— Start of DATA SHOWN —

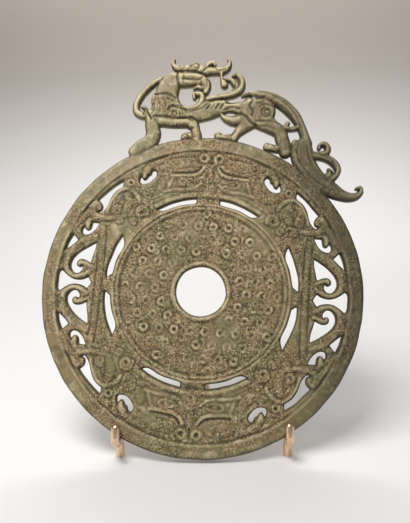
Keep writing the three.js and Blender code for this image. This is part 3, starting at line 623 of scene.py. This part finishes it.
        # How far each spot stands above the jade round it.
        solid = (self.edge < 0.3).astype(float)
        around = blurred(self.height * solid, 5) / np.maximum(blurred(solid, 5), 1e-3)
        self.proud = self.height - around

    def at(self, field, points):
        """A raster's values at points, by linear interpolation."""
        u = np.clip((points[:, 0] - self.x[0]) / RASTER, 0, len(self.x) - 1.001)
        v = np.clip((points[:, 1] - self.y[0]) / RASTER, 0, len(self.y) - 1.001)
        i, j = v.astype(int), u.astype(int)
        a, b = v - i, u - j
        low = field[i, j] * (1 - b) + field[i, j + 1] * b
        high = field[i + 1, j] * (1 - b) + field[i + 1, j + 1] * b
        return low * (1 - a) + high * a


def grit(shape, reach, seed):
    """Seeded random bumps of unit size, a few cells across."""
    field = blurred(np.random.RandomState(seed).standard_normal(shape), reach)
    return field / field.std()


def blurred(field, reach):
    """Box blur over a window of cells, twice each way."""
    width = 2 * reach + 1
    for axis in (0, 1, 0, 1):
        pad = [(0, 0), (0, 0)]
        pad[axis] = (reach + 1, reach)
        total = np.cumsum(np.pad(field, pad, mode="edge"), axis=axis)
        if axis == 0:
            field = (total[width:] - total[:-width]) / width
        else:
            field = (total[:, width:] - total[:, :-width]) / width
    return field


# ---- From the height field to a mesh ----

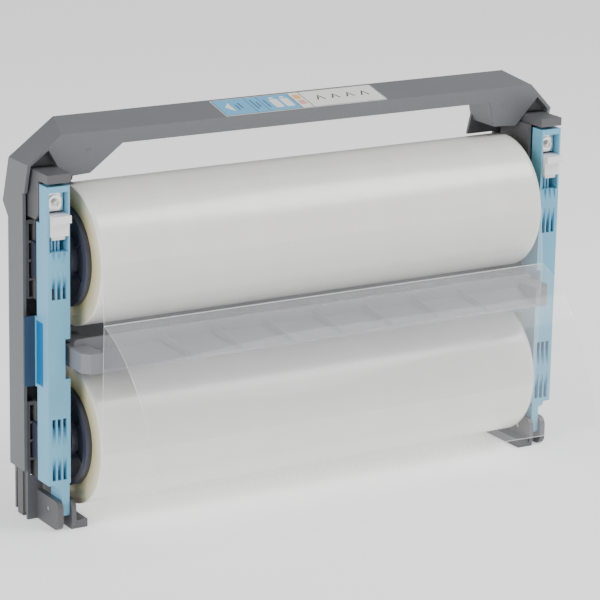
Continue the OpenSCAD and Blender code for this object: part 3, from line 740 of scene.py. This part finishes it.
@dataclass
class FilmPath:
    """The film that is threaded: a flat web from each roll to the nip, and the leader that hangs from it."""

    across: int = 61
    hem_twist_y: float = 0.0030
    hem_twist_z: float = 0.0046
    flutter: float = 0.0005
    bead_depth: float = 0.0001
    bead_height: float = 0.0002
    bead_sides: int = 10
    bead_rows: int = 40

    def grid(self, near: np.ndarray, far: np.ndarray, rows: int) -> np.ndarray:
        """Points of a ruled surface between two lines across the film.

        Args:
            near: Array of [across, 3] along the first line.
            far: Array of [across, 3] along the second line.
            rows: Number of rows between them.

        Returns:
            Array of [rows, across, 3].
        """
        t = np.linspace(0, 1, rows)[:, None, None]
        return near[None] * (1 - t) + far[None] * t

    def sheet_piece(self, name: str, points: np.ndarray, film: ClearFilm) -> bpy.types.Object:
        """Makes a thin sheet from a grid of points, with a UV from 0 to 1 each way.

        Args:
            name: Name of the piece.
            points: Array of [rows, across, 3].
            film: Its finish.

        Returns:
            The sheet's object.
        """
        rows, columns = points.shape[:2]
        piece = mesh_piece(name, points.reshape(-1, 3), grid_faces(rows, columns), film.material())
        v, u = np.meshgrid(np.linspace(0, 1, rows), np.linspace(0, 1, columns), indexing="ij")
        add_uv(piece, "sheet", np.stack([u.ravel(), v.ravel()], 1))
        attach(piece, "cartridge")
        return piece

    def row(self, half: float, y: float, z: float) -> np.ndarray:
        """Points along one straight line across the film."""
        x = np.linspace(-half, half, self.across)
        return np.stack([x, np.full_like(x, y), np.full_like(x, z)], 1)

    def build_webs(self) -> None:
        """Builds both flat webs between the fronts of the rolls and the nip."""
        low, high = corners("upper_web")
        half = high[0]
        nip_y, nip_z = low[1] + 0.0002, low[2]
        for level in Level:
            web_low, web_high = corners(f"{level.value}_web")
            start_z = web_high[2] if level is Level.UPPER else web_low[2]
            start_y = web_high[1] - 0.0002
            points = self.grid(self.row(half, start_y, start_z), self.row(half, nip_y, nip_z), 12)
            length = math.hypot(start_y - nip_y, start_z - nip_z)
            film = ClearFilm(f"{level.value}_web_film", haze=0.10, grazing=0.3, length=length * 4)
            web = self.sheet_piece(f"{level.value}_clear_web", points, film)
            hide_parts(f"{level.value}_web")
        LOG.info("webs built")

    def build_leader(self) -> None:
        """Builds the leader: a Bezier fall from the nip to the hem, turned a little along its width."""
        low, high = corners("film_leader")
        _, web_high = corners("lower_web")
        half, nip = high[0], np.array([high[1] - 0.0003, web_high[2]])
        reach, drop = nip[0] - low[1], nip[1] - low[2]
        t = np.linspace(0, 1, 60)[:, None, None]
        turn = np.linspace(1, -1, self.across)[None, :, None]
        ends = np.array([[0, 0], [-0.40 * reach, -9 * MM], [-0.72 * reach, -0.43 * drop], [-reach, -drop]])
        twist = turn * np.array([-self.hem_twist_y, self.hem_twist_z])
        hem = ends[3] + twist
        knee = ends[2] + twist * 0.5
        fall = (nip + 3 * t * (1 - t) ** 2 * ends[1] + 3 * t * t * (1 - t) * knee + t ** 3 * hem)
        x = np.broadcast_to(np.linspace(-half, half, self.across)[None, :, None], fall.shape[:2] + (1,))
        ripple = self.flutter * t * np.sin(2.2 * np.pi * (x / (2 * half)) + 2 * t)
        points = np.concatenate([x, fall + ripple * np.array([-1.0, -0.3])], -1)
        length = float(np.linalg.norm(np.diff(points, axis=0), axis=-1).sum(0).mean())
        film = ClearFilm("leader_film", haze=0.10, grazing=0.3, length=length)
        leader = self.sheet_piece("clear_leader", points, film)
        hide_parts("film_leader")
        weld = self.weld_highlight_line(half, nip)
        LOG.info("leader built, %.1f mm long", length * 1000)

    def weld_highlight_line(self, half: float, nip: np.ndarray) -> bpy.types.Object:
        """The pressed line where the webs and the leader are joined: a slim bead along X, whose pale grey is
        a painted highlight of the fold at the nip.

        Args:
            half: Half of the film's width.
            nip: Its y and z.

        Returns:
            The bead's object.
        """
        sides, rows = self.bead_sides, self.bead_rows
        turn = np.linspace(0, 2 * np.pi, sides, endpoint=False)
        x = np.linspace(-half, half, rows)
        y = nip[0] + self.bead_depth * np.cos(turn)
        z = nip[1] + self.bead_height * np.sin(turn)
        points = np.stack([np.repeat(x, sides), np.tile(y, rows), np.tile(z, rows)], 1)
        # Painted highlight: the bead's pale grey stands in for the light caught along the fold at the nip.
        finish = MouldedPlastic("weld_painted_highlight_grey", (0.7, 0.7, 0.7), roughness=0.3, mottling=0.02).material()
        bead = mesh_piece("weld_highlight_line", points, grid_faces(rows, sides, False, True), finish)
        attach(bead, "cartridge")
        return bead

    def build(self) -> None:
        """Builds the webs and the leader."""
        self.build_webs()
        self.build_leader()


@dataclass
class HandleLabel:
    """Printed label on the handle: a blue threading section, a colour key and a plain lifting section.

    Every mark on it is a plain pictogram or bar. Its own plane runs from the left front corner,
    with u along the handle and v up the slope, both in millimetres.
    """

    border: float = 0.7
    blue_end: float = 0.47
    key_end: float = 0.54
    layer: float = 0.00005
    thick: float = 0.0003
    handle_rise: float = 5.6
    handle_depth: float = 24.0
    cell_round: float = 0.8
    ink_level: int = 3

    def __post_init__(self) -> None:
        """Finds the label's corner and size from its CAD solid, and its slope from the handle's rise and
        depth.
        """
        low, high = corners("handle_label")
        slope = math.atan2(self.handle_rise, self.handle_depth)
        self.corner = np.array([low[0], low[1] + self.thick * math.sin(slope), low[2]])
        self.up = np.array([0, math.cos(slope), math.sin(slope)])
        self.normal = np.array([0, -math.sin(slope), math.cos(slope)])
        self.width = (high[0] - low[0]) / MM
        self.depth = (high[2] - low[2] - self.thick * math.cos(slope)) / math.sin(slope) / MM
        self.base = self.thick * 0.6
        self.count = 0

    def patch(self, name: str, outline: np.ndarray, level: int,
              finish: bpy.types.Material) -> bpy.types.Object:
        """Lays one flat printed shape on the label.

        Args:
            name: Name of the piece.
            outline: Array of [n, 2] with u and v in millimetres, anticlockwise.
            level: Number of layers above the label's base.
            finish: Its ink.

        Returns:
            The shape's object, a thin closed plate.
        """
        n = len(outline)
        flat = (self.corner + outline[:, :1] * MM * np.array([1.0, 0, 0]) + outline[:, 1:] * MM * self.up)
        low = flat + self.normal * (0 if level == 0 else self.base + (level - 1) * self.layer)
        high = flat + self.normal * (self.base + level * self.layer)
        points = np.concatenate([low, high])
        mesh = bpy.data.meshes.new(name)
        sides = [[i, (i + 1) % n, n + (i + 1) % n, n + i] for i in range(n)]
        mesh.from_pydata(points.tolist(), [], [list(range(n))[::-1], list(range(n, 2 * n)), *sides])
        mesh.materials.append(finish)
        mesh.update()
        piece = bpy.data.objects.new(name, mesh)
        bpy.context.scene.collection.objects.link(piece)
        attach(piece, "cartridge")
        self.count += 1
        return piece

    def box(self, u0: float, v0: float, u1: float, v1: float, round_by: float = 0.0) -> np.ndarray:
        """Outline of a rectangle between two corners, with quarter-round corners if asked.

        Returns:
            Array of [n, 2], anticlockwise.
        """
        if round_by <= 0:
            return np.array([[u0, v0], [u1, v0], [u1, v1], [u0, v1]], float)
        quarter = np.linspace(0, np.pi / 2, 5)
        centres = np.array([[u1 - round_by, v1 - round_by], [u0 + round_by, v1 - round_by],
                            [u0 + round_by, v0 + round_by], [u1 - round_by, v0 + round_by]])
        arcs = [c + round_by * np.stack([np.cos(quarter + k * np.pi / 2), np.sin(quarter + k * np.pi / 2)], 1)
                for k, c in enumerate(centres)]
        return np.concatenate(arcs)

    def build(self) -> None:
        """Lays the base, the sections and the pictograms."""
        w, d, b = self.width, self.depth, self.border
        black = PrintedInk("ink_black", (0.03, 0.03, 0.035)).material()
        white = PrintedInk("ink_white", (0.82, 0.82, 0.80)).material()
        blue = PrintedInk("ink_blue", (0.12, 0.42, 0.68)).material()
        navy = PrintedInk("ink_navy", (0.02, 0.07, 0.18)).material()
        orange = PrintedInk("ink_orange", (0.85, 0.48, 0.10)).material()
        pink = PrintedInk("ink_pink", (0.80, 0.36, 0.32)).material()
        base = self.patch("label_base", self.box(0, 0, w, d, self.cell_round), 0, white)
        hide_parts("handle_label")
        self.patch("label_rule", self.box(b * 0.6, b * 0.6, w - b * 0.6, d - b * 0.6), 1, black)
        blue_u, key_u = w * self.blue_end, w * self.key_end
        self.patch("label_blue_field", self.box(b * 1.2, b, blue_u - 0.3, d - b), 2, blue)
        self.patch("label_key_field", self.box(blue_u + 0.3, b, key_u - 0.3, d - b), 2, white)
        self.patch("label_lift_field", self.box(key_u + 0.3, b, w - b * 1.2, d - b), 2, white)
        self.threading(blue_u, d, white, navy)
        self.colour_key(blue_u, key_u, d, orange, pink)
        self.lift_marks(key_u, w, d, black)
        LOG.info("label printed with %d shapes", self.count)

    def threading(self, end: float, d: float, white: bpy.types.Material, navy: bpy.types.Material) -> None:
        """Draws the blue section: a pointer, two rules with short bars, and a pair of rolls."""
        pointer = np.array([[5.0, d * 0.5], [9.5, d * 0.24], [9.5, d * 0.76]])
        self.patch("label_pointer", pointer, self.ink_level, white)
        for k, u in enumerate((end * 0.42, end * 0.58)):
            self.patch(f"label_divider_{k}", self.box(u, 1.2, u + 0.35, d - 1.2), self.ink_level, navy)
        bars = ((0.24, 0.30, 0.62), (0.29, 0.36, 0.70), (0.47, 0.24, 0.80), (0.52, 0.34, 0.66),
                (0.63, 0.26, 0.74))
        for k, (u, v0, v1) in enumerate(bars):
            bar = self.box(end * u, d * v0, end * u + 0.8, d * v1)
            self.patch(f"label_bar_{k}", bar, self.ink_level, navy)
        for k, u in enumerate((end * 0.70, end * 0.84)):
            self.patch(f"label_roll_{k}", self.box(u, d * 0.2, u + 5.6, d * 0.72, 1.2), self.ink_level, white)
            axle = self.box(u + 1.4, d * 0.76, u + 4.2, d * 0.84)
            self.patch(f"label_roll_axle_{k}", axle, self.ink_level, white)

    def colour_key(self, start: float, end: float, d: float, orange: bpy.types.Material,
                   pink: bpy.types.Material) -> None:
        """Draws the two cells of the colour key."""
        middle, half = (start + end) / 2, 2.2
        for name, low, high, ink in (("orange", 0.58, 0.84, orange), ("pink", 0.24, 0.50, pink)):
            cell = self.box(middle - half, d * low, middle + half, d * high, self.cell_round)
            self.patch(f"label_key_{name}", cell, self.ink_level, ink)

    def lift_marks(self, start: float, end: float, d: float, black: bpy.types.Material) -> None:
        """Draws a row of plain chevrons that point up the slope."""
        for k in range(4):
            u = start + (end - start) * (0.2 + 0.2 * k)
            half, rise, stroke = 3.2, d * 0.2, 1.3
            v = d * 0.42
            outline = np.array([[u - half, v], [u - half + stroke, v], [u, v + rise], [u + half - stroke, v],
                                [u + half, v], [u, v + rise + stroke * 1.3]])
            left, right = outline[[0, 1, 2, 5]], outline[[2, 3, 4, 5]]
            self.patch(f"label_chevron_{k}_left", left, self.ink_level, black)
            self.patch(f"label_chevron_{k}_right", right, self.ink_level, black)


# ---------------------------------------------------------------- studio


@dataclass
class Studio:
    """Pale floor, soft lights and the camera."""

    azimuth: float = 31.22
    elevation: float = 15.7
    roll: float = 1.08
    distance: float = 1.79
    lens: float = 174.7
    aim_offset: tuple[float, float, float] = (0.0103, 0.0094, 0.0039)

    def place_camera(self) -> None:
        """Places the camera to the left of the front, a little above, turned slightly about its own view."""
        upper, lower = corners("upper_film"), corners("lower_film")
        middle = (upper[0] + upper[1] + lower[0] + lower[1]) / 4
        a, e, r = (math.radians(x) for x in (self.azimuth, self.elevation, self.roll))
        ahead = np.array([math.sin(a) * math.cos(e), math.cos(a) * math.cos(e), -math.sin(e)])
        level = np.array([math.cos(a), -math.sin(a), 0.0])
        rise = np.cross(level, ahead)
        right = math.cos(r) * level + math.sin(r) * rise
        up = -math.sin(r) * level + math.cos(r) * rise
        place = middle + np.array(self.aim_offset) - ahead * self.distance
        data = bpy.data.cameras.new("camera")
        data.lens = self.lens
        data.sensor_width = 36.0
        data.clip_start, data.clip_end = 0.05, 50.0
        camera = bpy.data.objects.new("camera", data)
        bpy.context.scene.collection.objects.link(camera)
        camera.matrix_world = placement(right, up, ahead, place)
        bpy.context.scene.camera = camera

    def lay_floor(self) -> None:
        """Lays a wide pale floor under the feet."""
        reach = 6.0
        points = np.array([[-reach, -reach, 0], [reach, -reach, 0], [reach, reach, 0], [-reach, reach, 0]])
        floor = mesh_piece("floor", points, np.array([[0, 1, 2, 3]]), StudioPaper().material(), smooth=False)

    def hang_lights(self) -> None:
        """Hangs a broad key at the left, a smaller bank high in front and an even surround."""
        world = bpy.data.worlds.new("surround")
        world.use_nodes = True
        world.node_tree.nodes["Background"].inputs["Color"].default_value = (1.0, 1.0, 1.0, 1.0)
        world.node_tree.nodes["Background"].inputs["Strength"].default_value = 0.56
        bpy.context.scene.world = world
        banks = (
            ("key", (-1.7, -0.6, 0.7), (0.0, 0.0, 0.12), 1.1, 18.0),
            ("front", (0.95, -0.70, 1.55), (0.0, 0.0, 0.12), 0.8, 26.0),
        )
        for name, place, aim, size, power in banks:
            data = bpy.data.lights.new(name, "AREA")
            data.shape, data.size, data.energy = "SQUARE", size, power
            light = bpy.data.objects.new(name, data)
            bpy.context.scene.collection.objects.link(light)
            ahead = np.array(aim) - np.array(place)
            ahead = ahead / np.linalg.norm(ahead)
            side = np.cross(ahead, np.array([0, 0, 1.0]))
            side = side / np.linalg.norm(side)
            light.matrix_world = placement(side, np.cross(side, ahead), ahead, np.array(place))

    def build(self) -> None:
        """Sets the whole studio up."""
        self.place_camera()
        self.lay_floor()
        self.hang_lights()
        LOG.info("studio ready")


def main() -> None:
    """Builds every sub-assembly in order."""
    logging.basicConfig(level=logging.INFO, format="%(name)s: %(message)s")
    bpy.context.view_layer.update()
    Studio().build()
    CarryFrame().build()
    EndArms().build()
    for level in Level:
        FilmRoll(level).build()
    FilmPath().build()
    HandleLabel().build()


if __name__ == "__main__":
    main()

— End of DATA SHOWN —

__GIVEN INSTRUCTION__.
Your task is to reproduce exactly the lines beginning at the line containing "Continue the OpenSCAD" and ending at the line containing "bead_rows: int = 40", inclusive.

__RESULT__.
Continue the OpenSCAD and Blender code for this object: part 3, from line 740 of scene.py. This part finishes it.
@dataclass
class FilmPath:
    """The film that is threaded: a flat web from each roll to the nip, and the leader that hangs from it."""

    across: int = 61
    hem_twist_y: float = 0.0030
    hem_twist_z: float = 0.0046
    flutter: float = 0.0005
    bead_depth: float = 0.0001
    bead_height: float = 0.0002
    bead_sides: int = 10
    bead_rows: int = 40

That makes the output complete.